* **EXERCISE DIRECTIONS**
Would you transcribe all of the data exactly, down to the last character?

BEGIN

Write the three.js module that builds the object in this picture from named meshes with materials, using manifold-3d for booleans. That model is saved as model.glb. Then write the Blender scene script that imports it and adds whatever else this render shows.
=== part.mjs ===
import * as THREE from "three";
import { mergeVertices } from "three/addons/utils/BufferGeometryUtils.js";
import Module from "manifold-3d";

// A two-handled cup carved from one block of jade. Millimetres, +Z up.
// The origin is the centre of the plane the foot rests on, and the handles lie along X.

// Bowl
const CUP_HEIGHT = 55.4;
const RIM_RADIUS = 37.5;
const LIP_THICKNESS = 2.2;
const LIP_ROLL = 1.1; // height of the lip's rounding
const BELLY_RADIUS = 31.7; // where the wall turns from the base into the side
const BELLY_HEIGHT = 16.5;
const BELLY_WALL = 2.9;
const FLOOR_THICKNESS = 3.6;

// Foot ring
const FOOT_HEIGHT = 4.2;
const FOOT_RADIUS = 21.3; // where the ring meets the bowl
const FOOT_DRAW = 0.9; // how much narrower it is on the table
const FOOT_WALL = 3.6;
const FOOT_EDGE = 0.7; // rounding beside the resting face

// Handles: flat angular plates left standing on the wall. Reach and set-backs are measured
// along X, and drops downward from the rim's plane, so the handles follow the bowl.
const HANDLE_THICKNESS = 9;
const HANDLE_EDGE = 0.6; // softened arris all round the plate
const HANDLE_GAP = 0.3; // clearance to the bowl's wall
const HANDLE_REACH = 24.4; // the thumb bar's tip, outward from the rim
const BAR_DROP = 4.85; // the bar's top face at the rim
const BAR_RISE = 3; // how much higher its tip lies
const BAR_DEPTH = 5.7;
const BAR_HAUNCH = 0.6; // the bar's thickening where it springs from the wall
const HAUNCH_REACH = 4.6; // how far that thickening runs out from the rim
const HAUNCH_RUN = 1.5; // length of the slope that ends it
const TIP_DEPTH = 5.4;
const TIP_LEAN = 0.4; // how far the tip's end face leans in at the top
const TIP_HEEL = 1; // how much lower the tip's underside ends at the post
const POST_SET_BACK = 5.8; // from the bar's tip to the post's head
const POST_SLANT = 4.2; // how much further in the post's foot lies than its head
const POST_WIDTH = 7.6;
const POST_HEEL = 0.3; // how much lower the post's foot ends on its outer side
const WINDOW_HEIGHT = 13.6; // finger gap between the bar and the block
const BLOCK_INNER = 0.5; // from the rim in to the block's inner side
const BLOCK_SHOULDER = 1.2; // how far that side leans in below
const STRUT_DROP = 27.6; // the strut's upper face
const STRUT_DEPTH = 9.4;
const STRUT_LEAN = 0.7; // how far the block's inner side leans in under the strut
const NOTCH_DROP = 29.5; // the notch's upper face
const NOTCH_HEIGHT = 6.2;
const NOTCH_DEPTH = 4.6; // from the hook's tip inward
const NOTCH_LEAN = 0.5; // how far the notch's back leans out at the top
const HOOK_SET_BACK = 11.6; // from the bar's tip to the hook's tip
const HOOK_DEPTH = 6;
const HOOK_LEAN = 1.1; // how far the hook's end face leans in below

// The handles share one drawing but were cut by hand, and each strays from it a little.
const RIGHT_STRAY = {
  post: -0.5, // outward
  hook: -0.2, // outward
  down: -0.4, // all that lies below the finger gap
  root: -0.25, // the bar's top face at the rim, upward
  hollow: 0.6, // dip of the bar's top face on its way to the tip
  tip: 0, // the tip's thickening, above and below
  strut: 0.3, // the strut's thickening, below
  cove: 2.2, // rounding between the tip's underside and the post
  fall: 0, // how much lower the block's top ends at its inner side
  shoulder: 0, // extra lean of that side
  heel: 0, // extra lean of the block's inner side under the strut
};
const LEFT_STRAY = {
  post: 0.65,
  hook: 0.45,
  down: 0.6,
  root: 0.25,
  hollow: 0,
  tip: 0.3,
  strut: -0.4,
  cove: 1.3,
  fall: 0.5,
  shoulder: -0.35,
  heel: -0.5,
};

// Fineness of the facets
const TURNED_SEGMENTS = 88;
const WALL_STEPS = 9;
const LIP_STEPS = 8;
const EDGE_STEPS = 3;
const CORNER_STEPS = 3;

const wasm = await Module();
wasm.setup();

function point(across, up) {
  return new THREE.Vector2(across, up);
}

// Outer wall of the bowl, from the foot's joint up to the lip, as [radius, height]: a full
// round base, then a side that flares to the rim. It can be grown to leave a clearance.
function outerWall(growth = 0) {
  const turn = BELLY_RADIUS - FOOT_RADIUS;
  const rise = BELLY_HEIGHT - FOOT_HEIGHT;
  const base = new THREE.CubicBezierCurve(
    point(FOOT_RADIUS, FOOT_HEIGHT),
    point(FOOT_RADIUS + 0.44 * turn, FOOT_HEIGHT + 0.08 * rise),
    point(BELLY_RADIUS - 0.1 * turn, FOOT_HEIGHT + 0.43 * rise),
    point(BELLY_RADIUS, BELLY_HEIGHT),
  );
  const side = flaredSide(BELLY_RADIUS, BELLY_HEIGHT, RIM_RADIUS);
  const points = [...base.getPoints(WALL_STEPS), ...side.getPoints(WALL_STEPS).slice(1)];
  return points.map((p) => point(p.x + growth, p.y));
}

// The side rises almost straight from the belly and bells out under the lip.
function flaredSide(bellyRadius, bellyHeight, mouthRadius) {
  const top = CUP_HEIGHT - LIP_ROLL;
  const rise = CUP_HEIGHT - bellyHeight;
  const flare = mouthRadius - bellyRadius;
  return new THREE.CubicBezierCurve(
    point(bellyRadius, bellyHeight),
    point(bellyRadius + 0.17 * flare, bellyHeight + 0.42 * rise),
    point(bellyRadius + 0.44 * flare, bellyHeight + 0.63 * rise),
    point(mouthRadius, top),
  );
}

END

* **EXPECTED ANSWER**
Write the three.js module that builds the object in this picture from named meshes with materials, using manifold-3d for booleans. That model is saved as model.glb. Then write the Blender scene script that imports it and adds whatever else this render shows.
=== part.mjs ===
import * as THREE from "three";
import { mergeVertices } from "three/addons/utils/BufferGeometryUtils.js";
import Module from "manifold-3d";

// A two-handled cup carved from one block of jade. Millimetres, +Z up.
// The origin is the centre of the plane the foot rests on, and the handles lie along X.

// Bowl
const CUP_HEIGHT = 55.4;
const RIM_RADIUS = 37.5;
const LIP_THICKNESS = 2.2;
const LIP_ROLL = 1.1; // height of the lip's rounding
const BELLY_RADIUS = 31.7; // where the wall turns from the base into the side
const BELLY_HEIGHT = 16.5;
const BELLY_WALL = 2.9;
const FLOOR_THICKNESS = 3.6;

// Foot ring
const FOOT_HEIGHT = 4.2;
const FOOT_RADIUS = 21.3; // where the ring meets the bowl
const FOOT_DRAW = 0.9; // how much narrower it is on the table
const FOOT_WALL = 3.6;
const FOOT_EDGE = 0.7; // rounding beside the resting face

// Handles: flat angular plates left standing on the wall. Reach and set-backs are measured
// along X, and drops downward from the rim's plane, so the handles follow the bowl.
const HANDLE_THICKNESS = 9;
const HANDLE_EDGE = 0.6; // softened arris all round the plate
const HANDLE_GAP = 0.3; // clearance to the bowl's wall
const HANDLE_REACH = 24.4; // the thumb bar's tip, outward from the rim
const BAR_DROP = 4.85; // the bar's top face at the rim
const BAR_RISE = 3; // how much higher its tip lies
const BAR_DEPTH = 5.7;
const BAR_HAUNCH = 0.6; // the bar's thickening where it springs from the wall
const HAUNCH_REACH = 4.6; // how far that thickening runs out from the rim
const HAUNCH_RUN = 1.5; // length of the slope that ends it
const TIP_DEPTH = 5.4;
const TIP_LEAN = 0.4; // how far the tip's end face leans in at the top
const TIP_HEEL = 1; // how much lower the tip's underside ends at the post
const POST_SET_BACK = 5.8; // from the bar's tip to the post's head
const POST_SLANT = 4.2; // how much further in the post's foot lies than its head
const POST_WIDTH = 7.6;
const POST_HEEL = 0.3; // how much lower the post's foot ends on its outer side
const WINDOW_HEIGHT = 13.6; // finger gap between the bar and the block
const BLOCK_INNER = 0.5; // from the rim in to the block's inner side
const BLOCK_SHOULDER = 1.2; // how far that side leans in below
const STRUT_DROP = 27.6; // the strut's upper face
const STRUT_DEPTH = 9.4;
const STRUT_LEAN = 0.7; // how far the block's inner side leans in under the strut
const NOTCH_DROP = 29.5; // the notch's upper face
const NOTCH_HEIGHT = 6.2;
const NOTCH_DEPTH = 4.6; // from the hook's tip inward
const NOTCH_LEAN = 0.5; // how far the notch's back leans out at the top
const HOOK_SET_BACK = 11.6; // from the bar's tip to the hook's tip
const HOOK_DEPTH = 6;
const HOOK_LEAN = 1.1; // how far the hook's end face leans in below

// The handles share one drawing but were cut by hand, and each strays from it a little.
const RIGHT_STRAY = {
  post: -0.5, // outward
  hook: -0.2, // outward
  down: -0.4, // all that lies below the finger gap
  root: -0.25, // the bar's top face at the rim, upward
  hollow: 0.6, // dip of the bar's top face on its way to the tip
  tip: 0, // the tip's thickening, above and below
  strut: 0.3, // the strut's thickening, below
  cove: 2.2, // rounding between the tip's underside and the post
  fall: 0, // how much lower the block's top ends at its inner side
  shoulder: 0, // extra lean of that side
  heel: 0, // extra lean of the block's inner side under the strut
};
const LEFT_STRAY = {
  post: 0.65,
  hook: 0.45,
  down: 0.6,
  root: 0.25,
  hollow: 0,
  tip: 0.3,
  strut: -0.4,
  cove: 1.3,
  fall: 0.5,
  shoulder: -0.35,
  heel: -0.5,
};

// Fineness of the facets
const TURNED_SEGMENTS = 88;
const WALL_STEPS = 9;
const LIP_STEPS = 8;
const EDGE_STEPS = 3;
const CORNER_STEPS = 3;

const wasm = await Module();
wasm.setup();

function point(across, up) {
  return new THREE.Vector2(across, up);
}

// Outer wall of the bowl, from the foot's joint up to the lip, as [radius, height]: a full
// round base, then a side that flares to the rim. It can be grown to leave a clearance.
function outerWall(growth = 0) {
  const turn = BELLY_RADIUS - FOOT_RADIUS;
  const rise = BELLY_HEIGHT - FOOT_HEIGHT;
  const base = new THREE.CubicBezierCurve(
    point(FOOT_RADIUS, FOOT_HEIGHT),
    point(FOOT_RADIUS + 0.44 * turn, FOOT_HEIGHT + 0.08 * rise),
    point(BELLY_RADIUS - 0.1 * turn, FOOT_HEIGHT + 0.43 * rise),
    point(BELLY_RADIUS, BELLY_HEIGHT),
  );
  const side = flaredSide(BELLY_RADIUS, BELLY_HEIGHT, RIM_RADIUS);
  const points = [...base.getPoints(WALL_STEPS), ...side.getPoints(WALL_STEPS).slice(1)];
  return points.map((p) => point(p.x + growth, p.y));
}

// The side rises almost straight from the belly and bells out under the lip.
function flaredSide(bellyRadius, bellyHeight, mouthRadius) {
  const top = CUP_HEIGHT - LIP_ROLL;
  const rise = CUP_HEIGHT - bellyHeight;
  const flare = mouthRadius - bellyRadius;
  return new THREE.CubicBezierCurve(
    point(bellyRadius, bellyHeight),
    point(bellyRadius + 0.17 * flare, bellyHeight + 0.42 * rise),
    point(bellyRadius + 0.44 * flare, bellyHeight + 0.63 * rise),
    point(mouthRadius, top),
  );
}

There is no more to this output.